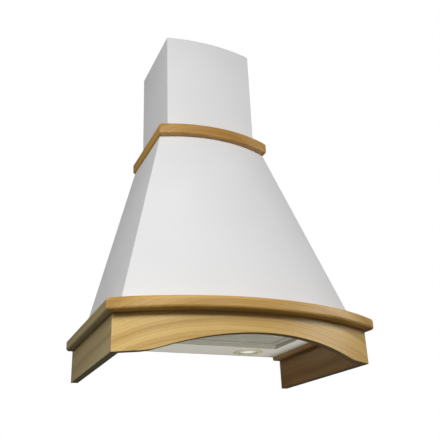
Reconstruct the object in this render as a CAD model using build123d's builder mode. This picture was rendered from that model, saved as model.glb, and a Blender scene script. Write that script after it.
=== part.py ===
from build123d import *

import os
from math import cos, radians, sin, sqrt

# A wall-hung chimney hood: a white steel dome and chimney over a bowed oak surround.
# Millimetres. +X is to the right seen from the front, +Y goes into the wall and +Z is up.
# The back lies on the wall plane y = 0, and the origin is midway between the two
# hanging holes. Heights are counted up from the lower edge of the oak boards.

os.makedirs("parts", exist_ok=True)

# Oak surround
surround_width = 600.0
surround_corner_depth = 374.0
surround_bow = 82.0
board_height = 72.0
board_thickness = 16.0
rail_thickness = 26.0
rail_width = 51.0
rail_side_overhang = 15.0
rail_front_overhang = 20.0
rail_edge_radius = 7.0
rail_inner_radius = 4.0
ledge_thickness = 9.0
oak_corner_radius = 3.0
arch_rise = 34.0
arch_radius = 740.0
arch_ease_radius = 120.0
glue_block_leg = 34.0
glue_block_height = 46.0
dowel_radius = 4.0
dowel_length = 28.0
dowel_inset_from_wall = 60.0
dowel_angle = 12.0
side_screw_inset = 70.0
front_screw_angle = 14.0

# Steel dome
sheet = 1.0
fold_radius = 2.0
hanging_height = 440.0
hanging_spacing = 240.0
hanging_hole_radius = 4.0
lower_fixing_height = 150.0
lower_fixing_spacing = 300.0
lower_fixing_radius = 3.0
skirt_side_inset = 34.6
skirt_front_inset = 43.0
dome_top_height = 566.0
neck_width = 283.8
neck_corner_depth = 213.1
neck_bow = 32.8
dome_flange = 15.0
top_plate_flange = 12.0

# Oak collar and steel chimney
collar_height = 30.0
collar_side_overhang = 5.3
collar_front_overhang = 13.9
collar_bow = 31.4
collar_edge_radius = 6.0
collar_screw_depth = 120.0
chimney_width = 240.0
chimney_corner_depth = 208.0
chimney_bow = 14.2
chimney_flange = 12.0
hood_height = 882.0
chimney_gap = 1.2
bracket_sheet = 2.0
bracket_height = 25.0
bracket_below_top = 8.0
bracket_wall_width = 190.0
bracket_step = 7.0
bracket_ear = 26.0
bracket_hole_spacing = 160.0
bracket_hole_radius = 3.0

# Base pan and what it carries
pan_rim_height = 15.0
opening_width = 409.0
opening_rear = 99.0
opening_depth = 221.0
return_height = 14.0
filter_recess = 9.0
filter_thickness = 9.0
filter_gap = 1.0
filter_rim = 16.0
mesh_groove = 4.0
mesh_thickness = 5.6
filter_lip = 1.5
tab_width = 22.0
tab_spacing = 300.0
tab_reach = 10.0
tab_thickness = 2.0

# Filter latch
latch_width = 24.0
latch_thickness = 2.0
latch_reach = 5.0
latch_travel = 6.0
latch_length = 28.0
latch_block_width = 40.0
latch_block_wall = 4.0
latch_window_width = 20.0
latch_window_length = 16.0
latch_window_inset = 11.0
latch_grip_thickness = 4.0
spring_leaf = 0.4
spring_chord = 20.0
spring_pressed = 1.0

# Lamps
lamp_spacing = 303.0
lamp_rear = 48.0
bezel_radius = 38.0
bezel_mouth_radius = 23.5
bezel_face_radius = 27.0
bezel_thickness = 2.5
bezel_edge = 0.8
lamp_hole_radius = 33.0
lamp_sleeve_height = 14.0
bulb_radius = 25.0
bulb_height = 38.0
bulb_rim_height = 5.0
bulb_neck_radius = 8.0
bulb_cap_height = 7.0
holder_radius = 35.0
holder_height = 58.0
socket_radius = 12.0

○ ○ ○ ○

DIRECTIVE -> Return all of the data exactly as it reads.

ANSWER TO THIS EXERCISE ->
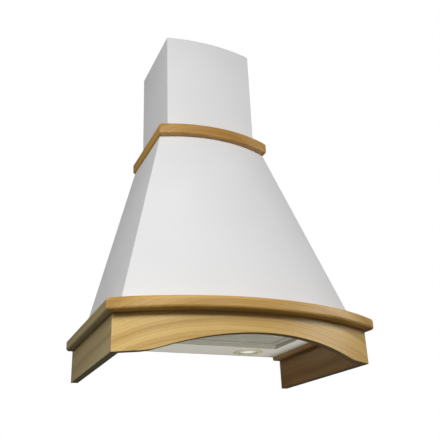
Reconstruct the object in this render as a CAD model using build123d's builder mode. This picture was rendered from that model, saved as model.glb, and a Blender scene script. Write that script after it.
=== part.py ===
from build123d import *

import os
from math import cos, radians, sin, sqrt

# A wall-hung chimney hood: a white steel dome and chimney over a bowed oak surround.
# Millimetres. +X is to the right seen from the front, +Y goes into the wall and +Z is up.
# The back lies on the wall plane y = 0, and the origin is midway between the two
# hanging holes. Heights are counted up from the lower edge of the oak boards.

os.makedirs("parts", exist_ok=True)

# Oak surround
surround_width = 600.0
surround_corner_depth = 374.0
surround_bow = 82.0
board_height = 72.0
board_thickness = 16.0
rail_thickness = 26.0
rail_width = 51.0
rail_side_overhang = 15.0
rail_front_overhang = 20.0
rail_edge_radius = 7.0
rail_inner_radius = 4.0
ledge_thickness = 9.0
oak_corner_radius = 3.0
arch_rise = 34.0
arch_radius = 740.0
arch_ease_radius = 120.0
glue_block_leg = 34.0
glue_block_height = 46.0
dowel_radius = 4.0
dowel_length = 28.0
dowel_inset_from_wall = 60.0
dowel_angle = 12.0
side_screw_inset = 70.0
front_screw_angle = 14.0

# Steel dome
sheet = 1.0
fold_radius = 2.0
hanging_height = 440.0
hanging_spacing = 240.0
hanging_hole_radius = 4.0
lower_fixing_height = 150.0
lower_fixing_spacing = 300.0
lower_fixing_radius = 3.0
skirt_side_inset = 34.6
skirt_front_inset = 43.0
dome_top_height = 566.0
neck_width = 283.8
neck_corner_depth = 213.1
neck_bow = 32.8
dome_flange = 15.0
top_plate_flange = 12.0

# Oak collar and steel chimney
collar_height = 30.0
collar_side_overhang = 5.3
collar_front_overhang = 13.9
collar_bow = 31.4
collar_edge_radius = 6.0
collar_screw_depth = 120.0
chimney_width = 240.0
chimney_corner_depth = 208.0
chimney_bow = 14.2
chimney_flange = 12.0
hood_height = 882.0
chimney_gap = 1.2
bracket_sheet = 2.0
bracket_height = 25.0
bracket_below_top = 8.0
bracket_wall_width = 190.0
bracket_step = 7.0
bracket_ear = 26.0
bracket_hole_spacing = 160.0
bracket_hole_radius = 3.0

# Base pan and what it carries
pan_rim_height = 15.0
opening_width = 409.0
opening_rear = 99.0
opening_depth = 221.0
return_height = 14.0
filter_recess = 9.0
filter_thickness = 9.0
filter_gap = 1.0
filter_rim = 16.0
mesh_groove = 4.0
mesh_thickness = 5.6
filter_lip = 1.5
tab_width = 22.0
tab_spacing = 300.0
tab_reach = 10.0
tab_thickness = 2.0

# Filter latch
latch_width = 24.0
latch_thickness = 2.0
latch_reach = 5.0
latch_travel = 6.0
latch_length = 28.0
latch_block_width = 40.0
latch_block_wall = 4.0
latch_window_width = 20.0
latch_window_length = 16.0
latch_window_inset = 11.0
latch_grip_thickness = 4.0
spring_leaf = 0.4
spring_chord = 20.0
spring_pressed = 1.0

# Lamps
lamp_spacing = 303.0
lamp_rear = 48.0
bezel_radius = 38.0
bezel_mouth_radius = 23.5
bezel_face_radius = 27.0
bezel_thickness = 2.5
bezel_edge = 0.8
lamp_hole_radius = 33.0
lamp_sleeve_height = 14.0
bulb_radius = 25.0
bulb_height = 38.0
bulb_rim_height = 5.0
bulb_neck_radius = 8.0
bulb_cap_height = 7.0
holder_radius = 35.0
holder_height = 58.0
socket_radius = 12.0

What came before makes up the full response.